Operational visibility is the final control point. Enterprises need dashboards that connect infrastructure health, application performance, deployment events, integration status, and business service impact. Without this connected operations view, teams often detect issues only after field users report them, which is too late for project-critical systems.
Executive recommendations for construction cloud leaders
First, treat deployment architecture reviews as a recurring governance discipline rather than a one-time design checkpoint. Construction cloud programs evolve as acquisitions, regional expansion, ERP modernization, and new field workflows change the operating landscape. Reviews should be scheduled at major release milestones and after significant integration or infrastructure changes.
Second, align architecture decisions with business service criticality.
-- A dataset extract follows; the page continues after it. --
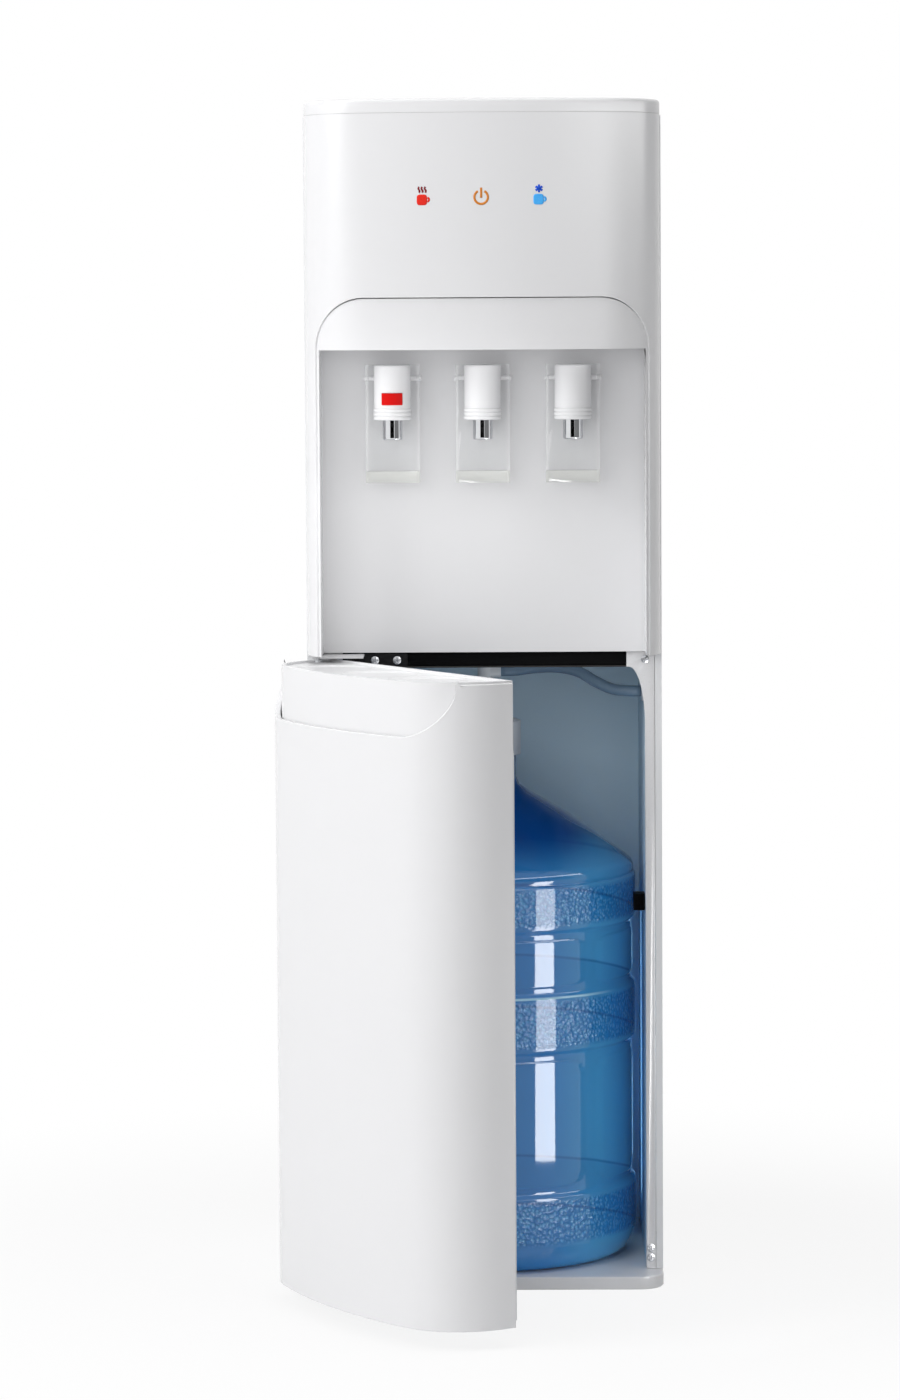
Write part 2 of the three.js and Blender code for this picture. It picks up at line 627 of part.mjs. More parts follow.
// A thin-walled round tank with a port in its lid.
function tank(radius, [z0, z1], place, segments) {
  const w = TANK_WALL;
  const profile = [
    [0, z0],
    [radius, z0],
    [radius, z1],
    [TANK_PORT, z1],
    [TANK_PORT, z1 - w],
    [radius - w, z1 - w],
    [radius - w, z0 + w],
    [0, z0 + w],
  ];
  return turned(profile, place, segments);
}

function coldTank() {
  const foot = COLD_TANK_FOOT;
  const body = tank(COLD_TANK_RADIUS, [foot, foot + COLD_TANK_HEIGHT], [0, tankY], 28);
  return piece("cold_tank", body, stainless);
}

function coldTankJacket() {
  const foot = TANK_SHELF_Z + STEEL + SEAT_GAP;
  const inner = COLD_TANK_RADIUS + SEAT_GAP;
  const outer = inner + JACKET_WALL;
  const profile = [
    [0, foot],
    [outer, foot],
    [outer, foot + JACKET_WALL + COLD_TANK_HEIGHT],
    [inner, foot + JACKET_WALL + COLD_TANK_HEIGHT],
    [inner, foot + JACKET_WALL],
    [0, foot + JACKET_WALL],
  ];
  return piece("cold_tank_jacket", turned(profile, [0, tankY], 28), foam);
}

function hotTank() {
  const place = [HOT_TANK_X, HOT_TANK_Y];
  const body = tank(HOT_TANK_RADIUS, [STAND, STAND + HOT_TANK_HEIGHT], place, 24);
  return piece("hot_tank", body, stainless);
}

function compressor() {
  const r = COMPRESSOR_RADIUS;
  const z = (share) => STAND + share * COMPRESSOR_HEIGHT;
  const profile = [
    [0, z(0.04)],
    [r * 0.75, z(0.05)],
    [r * 0.97, z(0.18)],
    [r, z(0.42)],
    [r * 1.04, z(0.45)],
    [r * 1.04, z(0.49)],
    [r, z(0.52)],
    [r * 0.96, z(0.78)],
    [r * 0.75, z(0.95)],
    [0, z(1)],
  ];
  const place = [-80, REAR - r - 20];
  const saddle = box(
    [place[0] - r - 6, place[0] + r + 6],
    [place[1] - r * 0.6, place[1] + r * 0.6],
    [STAND, z(0.06)],
  );
  return piece("compressor", turned(profile, place, 24).add(saddle), blackSteel);
}

function pump() {
  const z = STAND + PUMP_RADIUS + 4;
  const y = linerFront + PUMP_RADIUS + 4;
  const motor = rod("x", PUMP_RADIUS, [-PUMP_LENGTH / 2, PUMP_LENGTH / 2], [y, z]);
  const foot = box([-PUMP_LENGTH / 2, PUMP_LENGTH / 2], [y - PUMP_RADIUS, y + PUMP_RADIUS], [STAND, z - 12]);
  const head = box([PUMP_LENGTH / 2 - 1, PUMP_LENGTH / 2 + 24], [y - 20, y + 20], [z - 20, z + 20]);
  return piece("water_pump", motor.add(foot).add(head), blackPlastic);
}

// ---- Indicator lights inside the head ----
function indicatorBoard() {
  const y = [FRONT - BOARD_REACH, FRONT - BOARD_REACH + BOARD_THICK];
  const z = [BOARD_Z - BOARD_HEIGHT / 2, BOARD_Z + BOARD_HEIGHT / 2];
  let board = box([-BOARD_HALF, BOARD_HALF], y, z);
  board = board.add(box([-12, 12], [y[1] - 0.5, y[1] + 6], [BOARD_Z - 14, BOARD_Z - 5]));
  return piece("indicator_board", board, boardGreen);
}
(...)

Not every workload needs the same resilience pattern, but every critical process needs a documented recovery strategy, tested deployment path, and clear operational owner. This is particularly important where construction platforms intersect with finance, procurement, payroll, and compliance reporting.
Third, invest in platform engineering and automation before scale exposes architectural weaknesses. Standardized deployment blueprints, policy-driven governance, and observability by design create measurable operational ROI by reducing failed releases, shortening recovery time, improving auditability, and enabling faster project onboarding.
For SysGenPro clients, the strategic value of a deployment architecture review is not simply technical assurance. It is the ability to build a construction cloud program that can support enterprise growth, cloud ERP interoperability, operational continuity, and resilient digital delivery across a complex project ecosystem.